With loans and solar panels from China, the massive solar park has been opened a year and is already powering the surrounding areas. Now the Chinese supplier is pushing for an expansion.

960,000 solar panels have been installed at the Cauchari park

Silvia Naishtat

CAUCHARI — Driving across the border with Chile into the northwest Argentine department of Susques, you may spot what looks like a black mass in the distance. Arriving at a 4,000-meter altitude in the municipality of Cauchari, what comes into view instead is an assembly of 960,000 solar panels. It is the world's highest photovoltaic (PV) park, which is also the second biggest solar energy facility in Latin America, after Mexico's Aguascalientes plant.

Spread over 800 hectares in an arid landscape, the Cauchari park has been operating for a year, and has so far turned sunshine into 315 megawatts of electricity, enough to power the local provincial capital of Jujuy through the national grid.

It has also generated some $50 million for the province, which Governor Gerardo Morales has allocated to building 239 schools.

Abundant sunshine, low temperatures

The physicist Martín Albornoz says Cauchari, which means "link to the sun," is exposed to the best solar radiation anywhere. The area has 260 days of sunshine, with no smog and relatively low temperatures, which helps keep the panels in optimal conditions.

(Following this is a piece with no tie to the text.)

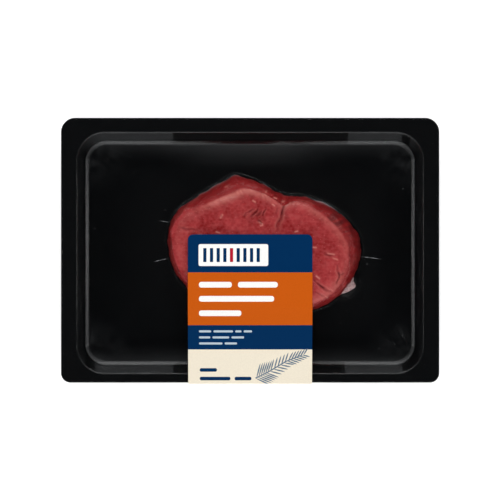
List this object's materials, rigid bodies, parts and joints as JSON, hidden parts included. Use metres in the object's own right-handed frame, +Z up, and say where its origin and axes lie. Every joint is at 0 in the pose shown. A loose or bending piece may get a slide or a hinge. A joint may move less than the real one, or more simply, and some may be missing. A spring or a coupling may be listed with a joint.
{
  "type": "steak skin pack",
  "caption": "Thick raw beef steak in a shallow black tray, sealed under clear skin film, with a printed wrap label from the top of the meat round the front edge to the base.",
  "frame": {"origin": "centre of the pack's footprint, on the surface that it stands on", "axes": "+X along the tray's length, +Y from the front edge that the label wraps to the back edge, +Z up"},
  "size_m": [0.2, 0.1406, 0.0302],
  "materials": {
    "tray_plastic": "glossy black thermoformed sheet",
    "raw_beef": "moist raw meat with fine grain",
    "beef_fat": "moist pinkish white fat",
    "clear_film": "clear glossy film",
    "label_paper": "satin coated print"
  },
  "bodies": {
    "root": {"tray": "tray_plastic", "steak": "raw_beef", "fat_flap": "beef_fat", "film": "clear_film", "label": "label_paper"}
  },
  "joints": []
}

Its construction began with a loan of more than $331 million from China's Eximbank, which allowed the purchase of panels made in Shanghai. They arrived in Buenos Aires in 2,500 containers and were later trucked a considerable distance to the site in Cauchari . This was a titanic project that required 1,200 builders and 10-ton cranes, but will save some 780,000 tons of CO2 emissions a year.

It is now run by 60 technicians. Its panels, with a 25-year guarantee, follow the sun's path and are cleaned twice a year. The plant is expected to have a service life of 40 years. Its choice of location was based on power lines traced in the 1990s to export power to Chile, now fed by the park.

Chinese engineers working in an office at the Cauchari park


Chinese want to expand

The plant belongs to the public-sector firm Jemse (Jujuy Energía y Minería), created in 2011 by the province's then governor Eduardo Fellner. Jemse's president, Felipe Albornoz, says that once Chinese credits are repaid in 20 years, Cauchari will earn the province $600 million.

The Argentine Energy ministry must now decide on the park's proposed expansion. The Chinese would pay in $200 million, which will help install 400,000 additional panels and generate enough power for the entire province of Jujuy.

The park's CEO, Guillermo Hoerth, observes that state policies are key to turning Jujuy into a green province. "We must change the production model. The world is rapidly cutting fossil fuel emissions. This is a great opportunity," Hoerth says.

The province's energy chief, Mario Pizarro, says in turn that Susques and three other provincial districts are already self-sufficient with clean energy, and three other districts would soon follow.